I’d love to say I heard Otis Redding whole sitting on my father’s knee and listening to “Sitting on the Dock of the Bay”. But I, like many other women my age I’d imagine, first heard Otis when I watched Dirty Dancing. Two of his songs play during important moments in the film (Though there really isn’t an unimportant moment in that film. Just sayin’.)
When Johnny Castle gave Baby the come hither gesture and took her out on the dance floor for the first time, 13-year old girls (and some boys too. Hey, wear your DD love proud, gentlemen.) everywhere swooned. And they swooned to the tune of “Love Man” a raw, sexy song that often gets forgotten for Redding’s more famous work.
However, it was “These Arms of Mine” that cemented my Otis Redding admiration. Baby had finally worked up the nerve to visit Johnny Castle in his cabin (soon to be their looove nest) and what played as she opened the door? Otis of course.
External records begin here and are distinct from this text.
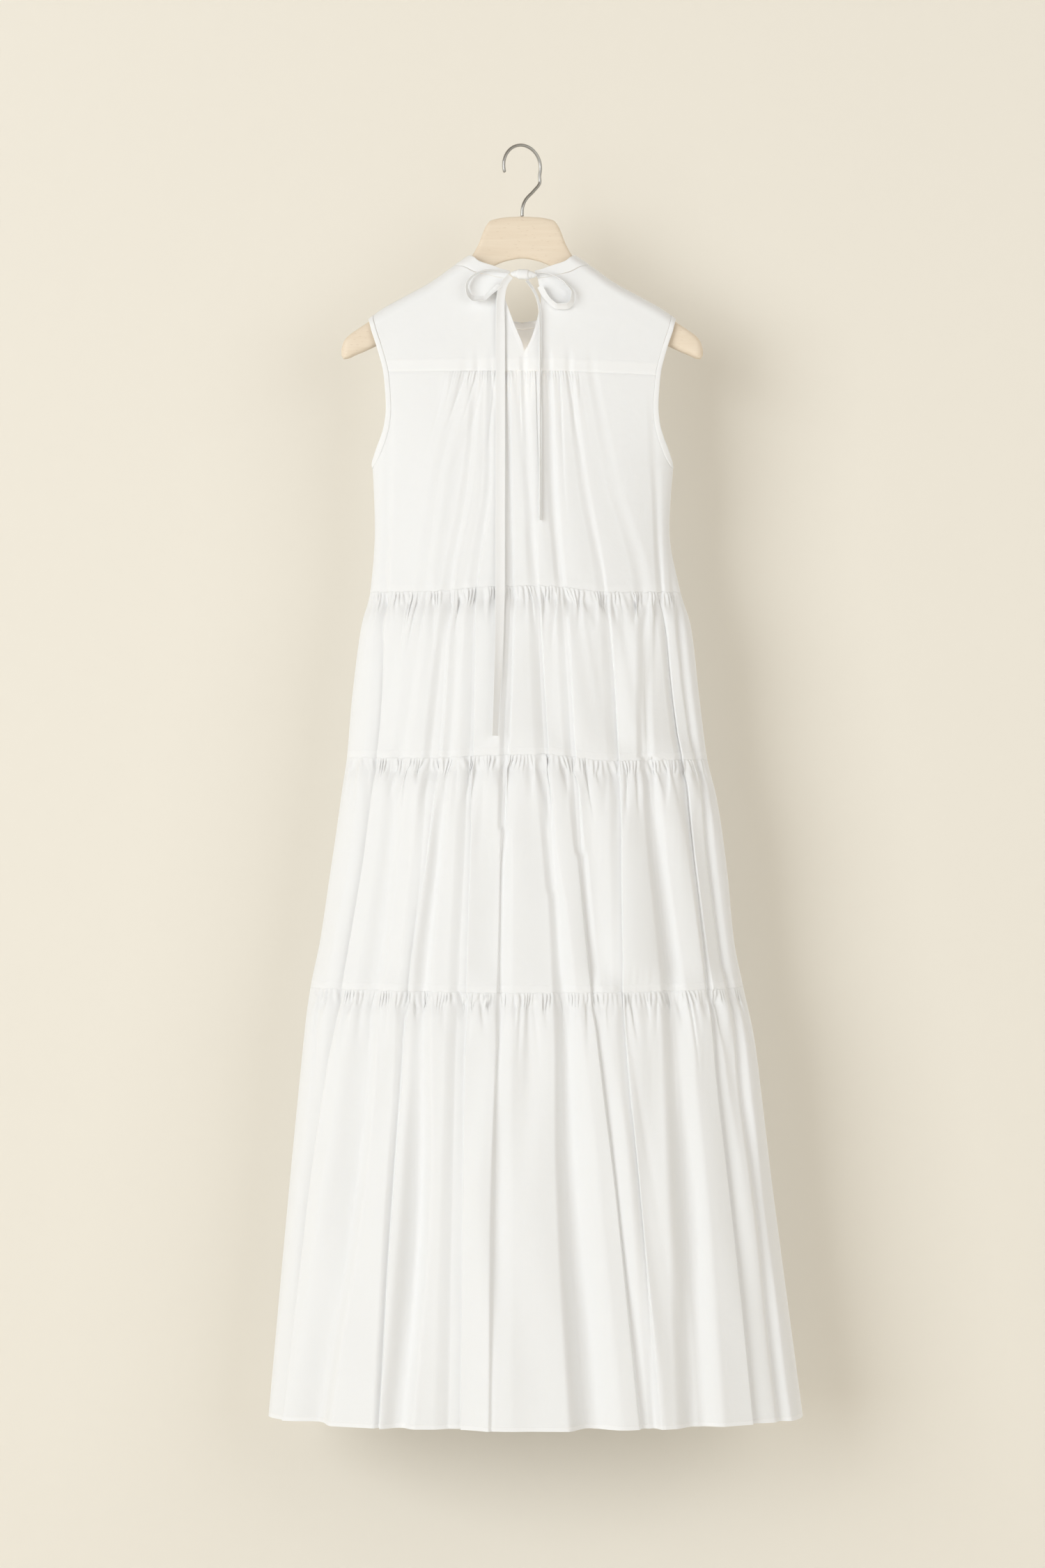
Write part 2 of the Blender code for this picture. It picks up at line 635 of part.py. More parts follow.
def armhole_binding(end, finish):
    """The folded strip round one armhole, as a closed ring over the shoulder and under the arm."""
    places = [armhole_station(end, share) for share in YOKE_ROWS]
    yoke_foot = drop_for(*map(abs, places[-1]))
    for share in ARMHOLE_ROWS[1:]:
        drop = between(yoke_foot, ARMPIT, share)
        places.append((cloth_edge(drop, end), over_for(ARMHOLE_CLOTH(drop), drop)))
    half = []
    for across, over in places:
        drop = min(drop_for(across, over), ARMPIT - SEAM_GAP)
        edge_drop = between(SHOULDER_DROP(177), 363.6, (drop - SHOULDER_DROP(SHOULDER_END)) / 175)
        edge = end * ARMHOLE_EDGE(edge_drop)
        seam = across + end * 2 * SEAM_GAP * max(0, min(1, (ARMPIT - drop) / 10))
        seam_over = over if over < QUARTER_TURN else over_for(seam, drop)
        half.append((edge, over if over < QUARTER_TURN else over_for(edge, edge_drop), seam, seam_over))
    grid = []
    for side, ring in ((BACK, half), (FRONT, half[-2:0:-1])):
        for edge, edge_over, seam, seam_over in ring:
            row = [over_shoulder(edge, edge_over, side), over_shoulder(seam, seam_over, side)]
            if side == BACK and ring.index((edge, edge_over, seam, seam_over)) in (0, len(ring) - 1):
                for point in row:
                    point.y = 0
            grid.append(row)
    name = "armhole_binding_left" if end == LEFT else "armhole_binding_right"
    wall(name, [grid], BINDING, finish, BACK if end == RIGHT else FRONT, closed=True)


def strip(name, table, finish):
    """A strip of the tie along its table, a little in front of the cloth behind it."""
    middles = [Vector((row.across, -DEPTH[BACK](row.drop) - row.away, -row.drop)) for row in table]
    grid = []
    for i, (row, middle) in enumerate(zip(table, middles)):
        ahead = middles[min(i + 1, len(middles) - 1)] - middles[max(i - 1, 0)]
        flat = Vector((-ahead.z, 0, ahead.x)).normalized()
        angle = math.radians(row.turn)
        width = (flat * math.cos(angle) + Vector((0, 1, 0)) * math.sin(angle)) * row.width / 2
        grid.append([middle - width, middle + width])
    wall(name, [grid], RIBBON, finish, BACK)


def lofted(name, rings, finish):
    """A closed solid through rings of points, with flat ends."""
    count = len(rings[0])
    points = [point * MM for ring in rings for point in ring]
    faces = []
    for i in range(len(rings) - 1):
        for j in range(count):
            a, b = i * count + j, i * count + (j + 1) % count
            faces.append((a, b, b + count, a + count))
    last = (len(rings) - 1) * count
    faces.append(tuple(range(count))[::-1])
    faces.append(tuple(range(last, last + count)))
    mesh = bpy.data.meshes.new(name)
    mesh.from_pydata(points, [], faces)
    shape = bmesh.new()
    shape.from_mesh(mesh)
    bmesh.ops.recalc_face_normals(shape, faces=shape.faces)
    shape.to_mesh(mesh)
    shape.free()
    add_object(name, mesh, finish)


def round_ring(centre, first, second, sides, squareness=1):
    """Points round a centre; squareness below 1 fills out the corners."""
    ring = []
    for i in range(sides):
        angle = 2 * math.pi * i / sides
        across, up = math.cos(angle), math.sin(angle)
        across = math.copysign(abs(across) ** squareness, across)
        up = math.copysign(abs(up) ** squareness, up)
        ring.append(centre + first * across + second * up)
    return ring


def hanger_body(finish):
    rings = []
    for end, rows in ((LEFT, HANGER[:0:-1]), (RIGHT, HANGER)):
        for row in rows:
            centre = Vector((end * row.across, 0, -(row.top + row.bottom) / 2))
            tall = Vector((0, 0, (row.bottom - row.top) / 2))
            rings.append(round_ring(centre, tall, Vector((0, row.half_depth, 0)), WOOD_SIDES, 0.75))
    lofted("hanger_body", rings, finish)


def hanger_hook(finish):
    """The wire hook: an arc over the origin, then a neck down to its straight shank above the wood."""
    arc = []
    for i in range(14):
        angle = math.radians(between(197, -22, i / 13))
        arc.append((HOOK_RADIUS * math.cos(angle), HOOK_RADIUS * (1 - math.sin(angle)) - HOOK_WIRE / 2))
    path = [*arc, *[(wire.across, wire.drop) for wire in HOOK_SHANK]]
    turn = math.radians(HOOK_TURN)
    plane = Vector((math.cos(turn), math.sin(turn), 0))
    beside = Vector((-math.sin(turn), math.cos(turn), 0))
    places = [plane * across + Vector((0, 0, -drop)) for across, drop in path]
    rings = []
    for i, place in enumerate(places):
        ahead = (places[min(i + 1, len(places) - 1)] - places[max(i - 1, 0)]).normalized()
        thin = HOOK_WIRE / 2 * (0.55 if i == 0 else 1)
        rings.append(round_ring(place, beside * thin, ahead.cross(beside) * thin, HOOK_SIDES))
    lofted("hanger_hook", rings, finish)


def tie_knot(finish):
    centre = Vector((KNOT.across, -DEPTH[BACK](KNOT.drop) - KNOT.away, -KNOT.drop))
    rings = []
    for share in (-1, -0.8, -0.4, 0, 0.4, 0.8, 1):
        fat = math.sqrt(max(0.12, 1 - share * share))
        place = centre + Vector((share * KNOT.width / 2, 0, 0))
        tall, deep = Vector((0, 0, KNOT_HALF_HEIGHT * fat)), Vector((0, KNOT_HALF_DEPTH * fat, 0))
        rings.append(round_ring(place, tall, deep, 8))
    lofted("tie_knot", rings, finish)


def main():
    for old in list(bpy.data.objects):
        bpy.data.objects.remove(old)
    bpy.context.scene.collection.objects.link(bpy.data.objects.new("dress_on_hanger", None))
    cotton = material("white_cotton", (0.9, 0.89, 0.87), 0.75)
    wood = material("pale_wood", (0.83, 0.7, 0.53), 0.5)
    steel = material("satin_steel", (0.7, 0.7, 0.69), 0.3, 1)
    hanger_body(wood)
    hanger_hook(steel)
    back_yoke(cotton)
    back_bodice(cotton)
    front_bodice(cotton)
    neckband(cotton)
    for end in (LEFT, RIGHT):
        armhole_binding(end, cotton)
    tie_knot(cotton)
    strip("tie_loop_left", LOOP_LEFT, cotton)
    strip("tie_loop_right", LOOP_RIGHT, cotton)
    strip("tie_tail_left", TAIL_LEFT, cotton)
    strip("tie_tail_right", TAIL_RIGHT, cotton)
    for tier in TIERS:
        for side in (BACK, FRONT):
            tier_panel(tier, side, cotton)


main()
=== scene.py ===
"""A sleeveless tiered maxi dress of white cotton poplin, tied at the back of the neck, on its wooden hanger.

The origin is the inside top of the hanger's hook, X runs to the right as the dress is seen from behind, -Y faces
the viewer and Z is up. The garment's own tables are in millimetres, with heights as drops below the hook.
"""
import math
from collections import namedtuple

import bmesh
import bpy
import numpy as np
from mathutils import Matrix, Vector


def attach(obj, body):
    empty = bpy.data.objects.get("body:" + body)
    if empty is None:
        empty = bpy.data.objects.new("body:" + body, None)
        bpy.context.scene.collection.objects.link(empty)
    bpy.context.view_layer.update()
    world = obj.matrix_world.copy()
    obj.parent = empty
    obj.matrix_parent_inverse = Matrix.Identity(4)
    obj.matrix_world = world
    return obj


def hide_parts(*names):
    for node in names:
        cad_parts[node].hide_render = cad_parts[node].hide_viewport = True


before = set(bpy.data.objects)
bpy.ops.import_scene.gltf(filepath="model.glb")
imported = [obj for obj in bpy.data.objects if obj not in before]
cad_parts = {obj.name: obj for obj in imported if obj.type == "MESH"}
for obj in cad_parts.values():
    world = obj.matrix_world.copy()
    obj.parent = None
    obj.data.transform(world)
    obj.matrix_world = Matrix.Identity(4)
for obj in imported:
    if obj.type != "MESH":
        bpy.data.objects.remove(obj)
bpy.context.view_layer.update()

MM = 0.001
BACK, FRONT = -1, 1
LEFT, RIGHT = -1, 1

POPLIN = 0.4  # the thickness of one layer of the cloth
SEAM_GAP = 0.15  # between pieces that are sewn edge to edge
SIDE_GAP = 0.5
SHOULDER_ROUND = 14
QUARTER_TURN = SHOULDER_ROUND * math.pi / 2

YOKE, WAIST, HIP, KNEE, HEM = 260, 511, 701, 965, 1456
ARMPIT = 370
SLIT_END = 240


def rows_of(kind, rows):
    return [kind(*row) for row in rows]


# The body's outline, as seen from behind and from the side.
Section = namedtuple("Section", "drop left right back front")
SECTIONS = rows_of(Section, (
    (90, -230, 230, 17, 16), (200, -226, 226, 20, 18), (258, -206, 206, 24, 22), (310, -187, 188, 28, 26),
    (370, -171.6, 173.2, 32, 29), (440, -169, 169, 36, 33), (509, -174, 181, 40, 38), (552, -184, 193, 48, 45),
    (632, -195, 203, 55, 51), (701, -201, 212, 59, 55), (752, -208, 223, 66, 61), (832, -220, 235, 71, 66),
    (912, -232, 243, 75, 70), (966, -243, 254, 79, 74), (1032, -251, 267, 88, 82), (1192, -267, 287, 98, 92),
    (1456, -291, 322, 110, 104),
))

# The line where the cloth lies over the hanger's arms.
Shoulder = namedtuple("Shoulder", "across drop")
SHOULDER_LINE = rows_of(Shoulder, (
    (0, 90), (30, 101), (60.5, 125.2), (79, 137.6), (106, 156.6), (134, 172), (161, 187), (178, 200),
))

# Where the armhole's binding ends, and where the cloth inside it ends.
Armhole = namedtuple("Armhole", "drop edge cloth")
ARMHOLE = rows_of(Armhole, (
    (199, 176.5, 170.3), (211, 173.2, 167), (228, 167.6, 161.4), (244, 162.8, 156.7), (260, 159, 152.9),
    (280, 157, 150.9), (300, 156, 149.9), (320, 158, 151.4), (334, 162, 154.7), (346, 166.8, 158.8),
    (356, 170.2, 163), (363.6, 172.4, 167.5), (370, 172.4, 172.4),
))

# Half of the neckband, from its end beside the slit over the shoulder to the middle of the front.
Neckband = namedtuple("Neckband", "side inner inner_drop outer outer_drop")
NECKBAND = rows_of(Neckband, (
    (BACK, 14, 145, 17.6, 153.8), (BACK, 24, 142.4, 28, 152.2), (BACK, 40, 136.8, 43.5, 148.4),
    (BACK, 53, 130.6, 62, 142), (BACK, 60.5, 125.2, 76.4, 136), (FRONT, 58.5, 147, 73, 156),
    (FRONT, 47, 174.5, 57.5, 184.5), (FRONT, 26, 194, 31, 203), (FRONT, 0, 199.8, 0, 207.8),
))

# The slit below the tie hangs open.
Slit = namedtuple("Slit", "drop left right")
SLIT = rows_of(Slit, (
    (153.8, -17.6, 17.6), (165.5, -19, 20), (174.5, -19.5, 21.5), (187.5, -16, 19.5), (202.5, -11, 16.5),
    (221.5, -4, 11), (233.5, 0.5, 6), (SLIT_END, 2.2, 2.6),
))
SLIT_FOOT = 2.4
SLIT_HEM = 4
BELOW_SLIT, YOKE_ROWS_BEND = 0.8, 0.824  # shares of the way down the yoke

# How each seam sways across the dress.
Sway = namedtuple("Sway", "across yoke waist hip knee hem")
SEAM_SWAY = rows_of(Sway, (
    (-300, 0, -1, -2, -1, 0), (-110, 0, 1, 1, 1, 0), (-40, -0.5, -4, -2, 2, 0), (25, -0.5, -5, -3, 2, 0),
    (100, 2, 2, 4, 2, 0), (170, 4, 1, 3, 1, 0), (320, 4, -4, 0, -3, 0),
))

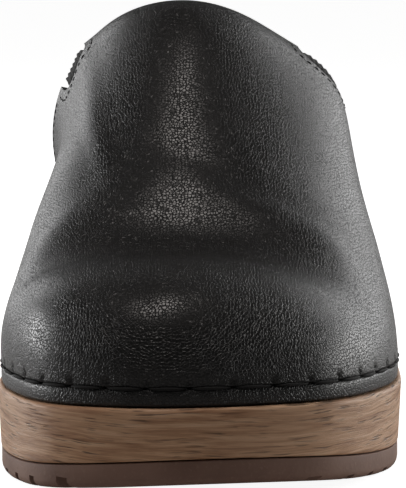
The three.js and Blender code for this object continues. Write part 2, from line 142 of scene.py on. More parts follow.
def outline_at(t):
    t = np.mod(t, 1)
    return np.stack([np.interp(t, LOOP_SHARE, LOOP[:, k]) for k in (0, 1)], axis=-1)


def outward(t):
    """Unit vectors away from the sole, square to its outline."""
    along = outline_at(t + 1e-3) - outline_at(t - 1e-3)
    return unit(np.stack([-along[..., 1], along[..., 0]], axis=-1))


def from_toe(t):
    """Distance round the outline from the toe, negative on the outer side of the foot."""
    return (np.mod(t + 0.5, 1) - 0.5) * OUTLINE_LENGTH


def edge(t, inset):
    return outline_at(t) - outward(t) * np.asarray(inset)[..., None]


def toe_share(x, y):
    share = np.maximum(0, (BALL_FRONT - y + BALL_SLANT * x) / (HALF + BALL_FRONT))
    return share**2


def wood_bottom(x, y):
    arch = smooth(y, ARCH_START, ARCH_TOP) * (1 - smooth(y, BREAST_TOP, BREAST_FOOT))
    return TREAD + TOE_SPRING * toe_share(x, y) + ARCH_RISE * arch


def wood_top(x, y):
    toe_rise = TOE_SPRING + WOOD_AT_TOE - WOOD_AT_BALL
    heel_rise = HEEL_LIFT * smooth(y, SLOPE_START, SLOPE_END)
    return TREAD + WOOD_AT_BALL + toe_rise * toe_share(x, y) + heel_rise


# ---- Meshes ----

def make_mesh(name, points, faces, weld=0.0, uv=None):
    """A smooth-shaded object from points in millimetres; uv gives (u, v) in metres for each point."""
    mesh = bpy.data.meshes.new(name)
    mesh.from_pydata((np.asarray(points, float) * MM).tolist(), [], faces)
    if uv is not None:
        layer = mesh.uv_layers.new(name="Wrap")
        corners = np.empty(len(mesh.loops), int)
        mesh.loops.foreach_get("vertex_index", corners)
        layer.data.foreach_set("uv", np.asarray(uv, np.float32)[corners].ravel())
    built = bmesh.new()
    built.from_mesh(mesh)
    if weld:
        bmesh.ops.remove_doubles(built, verts=built.verts, dist=weld * MM)
    bmesh.ops.recalc_face_normals(built, faces=built.faces)
    built.to_mesh(mesh)
    built.free()
    mesh.polygons.foreach_set("use_smooth", [True] * len(mesh.polygons))
    piece = bpy.data.objects.new(name, mesh)
    bpy.context.scene.collection.objects.link(piece)
    return piece


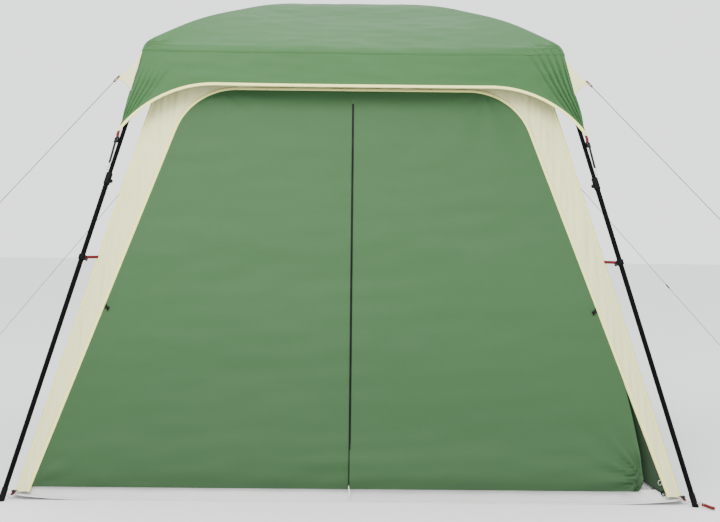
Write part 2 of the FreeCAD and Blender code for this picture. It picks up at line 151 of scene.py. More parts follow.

(Stupid youtube embedding disabled clips. If you want to see his song in the movie, here it is.
Otis had a fantastic and malleable voice. He could plead with a woman to come back to him one minute and admonish men to be gentle with the women in their lives the next and each time, his voice sounded a little different.
Otis Redding was only 26 when he died in a plane crash. To think that someone that young produced as much music as he did makes me sad to wonder what would have been. “Sitting on the Dock of the Bay” came out one week after he died and is his most famous song. But if I had to choose, “Pain in my Heart” will always be my favorite.